There is one main feature of the euro zone economic data next week. Yet the flash PMI readings are unlikely to be sufficiently different from the July readings to prompt a reassessment of the trajectory of the regional economy. More important than the economic data will be the political maneuverings.
There will be a flurry of meetings between Antonis Samaras, Angela Merkel and Francois Hollande. Nearly three years after the Greek crisis began, it is still not on a sustainable path. After agreeing to new austerity measures, despite the economy contracting for its fifth year, Samaras appears seeking some breathing space of its official creditors after having given the private creditors a significant hair cut earlier this year. Samaras is seeking a two-year extension of it fiscal targets. Such a request is not completely unprecedented. Recall the EU granted Spain a 1-year extension after Prime Minister Rajoy unilaterally lifted its own fiscal target.
There are two basic points that Samaras, Merkel and Hollande seem to agree. First, Greece must adhere to its commitments. Second, it has little chance of fulfilling those commitments. The problem lies in what follows from this.
Despite what Der Spiegel has called "shrill threats" from some of Merkel's German allies, there does not seem to be broad support among the European elite to force Greece out of the union at this juncture. The other political reality is that officials in the creditor countries, not just Germany, but others as well, do not appear to have the political capital to secure additional support for Greece.

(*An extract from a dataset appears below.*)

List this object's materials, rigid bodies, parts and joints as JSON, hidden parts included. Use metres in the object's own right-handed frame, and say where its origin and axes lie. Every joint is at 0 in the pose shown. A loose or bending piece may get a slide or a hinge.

It is not so much that a decision to grant Greece a two-year stay would require parliamentary approval, but it could trigger a domestic backlash. The Netherlands, for example, hold national elections on September 12, the same day the German Constitutional Court is expected to make its preliminary ruling. Although the likely configuration of the next government is not clear, there does seem to be a recognition across the parties that there is not much appetite for additional austerity or aid measures.
The last week of August and early September will see more jockeying for position. There will be more meetings with Rajoy, Monti and Merkel. While the statements will all be supportive and cordial, these are not the forums for key decisions. For Greece, no decision is likely until after the Troika's October report. This means that the Oct 18-19 heads of state summit is the key.
In addition to Greece, Spain is also under some pressure. The ECB increased the pressure on Spain by limiting the government-guaranteed bonds it will accept as collateral. That meant, in effect, that Spain could not bail out Bankia as others, like Dexia, were with government guarantees rather than new capital infusions. Some Spanish banks are believed to be nearly out of acceptable and unencumbered collateral. The rally in Spanish bonds (bullish flattening as the 10-year yield has fallen 32 bp in the past five sessions, while the 2-year yield is off 8 bp in the same time) appears to be largely a function of short-covering in anticipation of ECB/EFSF buying as early as next month.
We remain suspicious that a rally for the lower yields in Spain effectively ease the pressure on Rajoy to formally request such assistance (separate from the 10 bln euro bank backstop). We also recall that past ECB purchases did not have a significant or sustained impact on yields. There is a risk of "buy the rumor, sell the fact" type of response to the official purchases, which we also fear will contribute to the private sector financial disintegration (fragmentation). Lastly, on news that the ECB will buy Spanish bonds, we suspect that Italian bonds will under-perform Spain as investors begin anticipating the next domino.